**Source material**
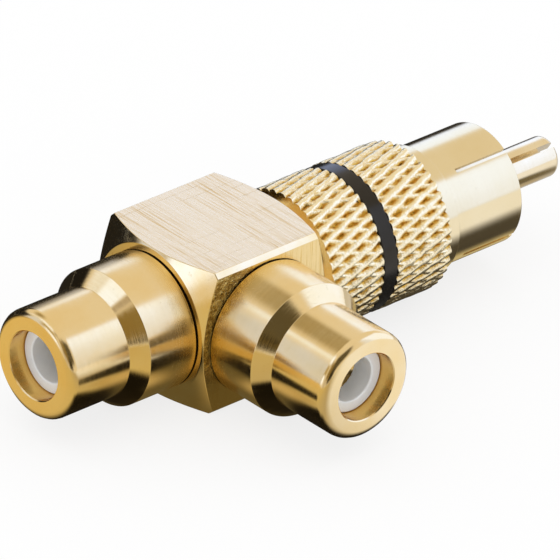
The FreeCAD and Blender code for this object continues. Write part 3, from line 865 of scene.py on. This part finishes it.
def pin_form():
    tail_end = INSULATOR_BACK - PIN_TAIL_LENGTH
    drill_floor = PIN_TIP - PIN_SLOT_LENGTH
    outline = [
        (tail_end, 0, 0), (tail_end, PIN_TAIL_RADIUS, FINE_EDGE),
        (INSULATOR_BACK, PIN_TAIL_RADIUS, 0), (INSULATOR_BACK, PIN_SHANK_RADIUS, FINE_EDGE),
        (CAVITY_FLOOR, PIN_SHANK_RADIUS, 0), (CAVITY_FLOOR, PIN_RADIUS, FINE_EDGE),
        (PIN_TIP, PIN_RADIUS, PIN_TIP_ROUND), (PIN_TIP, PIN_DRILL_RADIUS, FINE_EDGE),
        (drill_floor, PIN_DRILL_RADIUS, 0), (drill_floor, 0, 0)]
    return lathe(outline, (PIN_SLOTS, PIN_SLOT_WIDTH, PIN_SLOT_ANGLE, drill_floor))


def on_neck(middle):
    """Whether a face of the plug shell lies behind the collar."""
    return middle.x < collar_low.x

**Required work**
Each line of the material should be echoed exactly.

**Full answer**
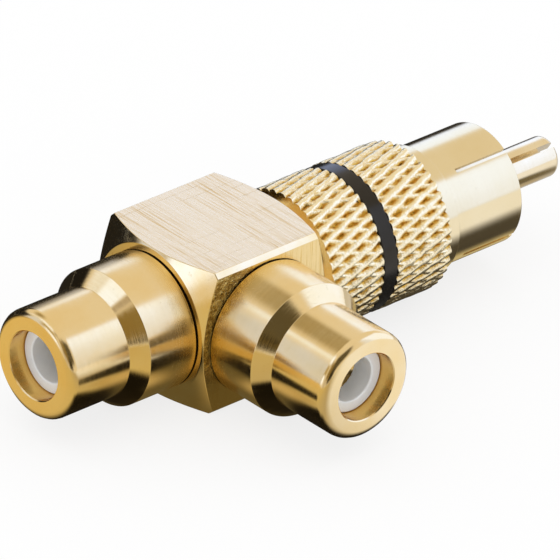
The FreeCAD and Blender code for this object continues. Write part 3, from line 865 of scene.py on. This part finishes it.
def pin_form():
    tail_end = INSULATOR_BACK - PIN_TAIL_LENGTH
    drill_floor = PIN_TIP - PIN_SLOT_LENGTH
    outline = [
        (tail_end, 0, 0), (tail_end, PIN_TAIL_RADIUS, FINE_EDGE),
        (INSULATOR_BACK, PIN_TAIL_RADIUS, 0), (INSULATOR_BACK, PIN_SHANK_RADIUS, FINE_EDGE),
        (CAVITY_FLOOR, PIN_SHANK_RADIUS, 0), (CAVITY_FLOOR, PIN_RADIUS, FINE_EDGE),
        (PIN_TIP, PIN_RADIUS, PIN_TIP_ROUND), (PIN_TIP, PIN_DRILL_RADIUS, FINE_EDGE),
        (drill_floor, PIN_DRILL_RADIUS, 0), (drill_floor, 0, 0)]
    return lathe(outline, (PIN_SLOTS, PIN_SLOT_WIDTH, PIN_SLOT_ANGLE, drill_floor))


def on_neck(middle):
    """Whether a face of the plug shell lies behind the collar."""
    return middle.x < collar_low.x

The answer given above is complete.